§ TASK DETAILS: Search the data for the word "This". Reproduce every line where it is found.

--- MATERIAL SUPPLIED ---

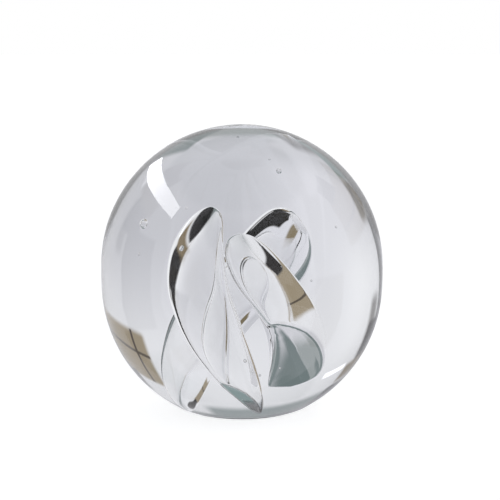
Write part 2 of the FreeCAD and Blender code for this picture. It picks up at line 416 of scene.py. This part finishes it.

---
--- MATERIAL SUPPLIED ---

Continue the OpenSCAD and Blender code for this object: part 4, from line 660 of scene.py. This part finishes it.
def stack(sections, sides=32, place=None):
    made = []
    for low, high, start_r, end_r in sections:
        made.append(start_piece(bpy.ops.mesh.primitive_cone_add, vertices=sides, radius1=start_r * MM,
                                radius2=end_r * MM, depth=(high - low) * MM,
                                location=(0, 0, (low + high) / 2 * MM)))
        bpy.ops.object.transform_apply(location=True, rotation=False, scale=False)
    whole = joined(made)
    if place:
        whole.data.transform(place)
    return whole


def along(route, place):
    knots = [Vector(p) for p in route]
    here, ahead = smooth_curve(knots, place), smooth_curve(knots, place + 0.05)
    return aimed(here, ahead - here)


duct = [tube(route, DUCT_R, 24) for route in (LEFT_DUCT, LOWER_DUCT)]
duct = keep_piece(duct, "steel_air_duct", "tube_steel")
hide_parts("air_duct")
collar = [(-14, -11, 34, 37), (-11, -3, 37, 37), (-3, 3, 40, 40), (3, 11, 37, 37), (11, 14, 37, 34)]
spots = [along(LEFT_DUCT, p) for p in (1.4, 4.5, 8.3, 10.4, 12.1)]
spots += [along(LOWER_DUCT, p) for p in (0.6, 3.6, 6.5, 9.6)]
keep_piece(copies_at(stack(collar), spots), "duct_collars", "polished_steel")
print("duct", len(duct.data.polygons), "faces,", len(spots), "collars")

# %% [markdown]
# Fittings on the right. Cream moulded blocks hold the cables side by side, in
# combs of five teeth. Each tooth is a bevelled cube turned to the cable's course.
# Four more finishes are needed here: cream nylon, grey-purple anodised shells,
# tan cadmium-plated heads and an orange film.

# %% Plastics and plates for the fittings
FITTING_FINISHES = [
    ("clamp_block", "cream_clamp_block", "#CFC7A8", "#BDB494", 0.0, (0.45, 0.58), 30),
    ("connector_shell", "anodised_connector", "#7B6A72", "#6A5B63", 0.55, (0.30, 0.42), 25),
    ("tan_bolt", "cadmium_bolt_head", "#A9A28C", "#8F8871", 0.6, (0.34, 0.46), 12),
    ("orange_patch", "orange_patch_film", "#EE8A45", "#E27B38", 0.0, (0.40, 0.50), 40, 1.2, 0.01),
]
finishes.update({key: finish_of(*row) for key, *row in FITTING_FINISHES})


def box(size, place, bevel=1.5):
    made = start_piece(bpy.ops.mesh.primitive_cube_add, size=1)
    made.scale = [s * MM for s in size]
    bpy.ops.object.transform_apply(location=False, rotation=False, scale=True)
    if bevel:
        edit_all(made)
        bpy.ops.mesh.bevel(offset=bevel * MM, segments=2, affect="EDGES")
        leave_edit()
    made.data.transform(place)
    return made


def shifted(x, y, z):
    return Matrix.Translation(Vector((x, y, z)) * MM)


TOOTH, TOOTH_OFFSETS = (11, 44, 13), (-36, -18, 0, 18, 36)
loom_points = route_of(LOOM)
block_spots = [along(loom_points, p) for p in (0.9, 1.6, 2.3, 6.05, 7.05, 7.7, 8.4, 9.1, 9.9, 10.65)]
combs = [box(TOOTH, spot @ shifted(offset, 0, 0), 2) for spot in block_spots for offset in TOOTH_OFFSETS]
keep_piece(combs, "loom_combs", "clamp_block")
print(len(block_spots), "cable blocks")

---

§ REPLY:
Write part 2 of the FreeCAD and Blender code for this picture. It picks up at line 416 of scene.py. This part finishes it.
Continue the OpenSCAD and Blender code for this object: part 4, from line 660 of scene.py. This part finishes it.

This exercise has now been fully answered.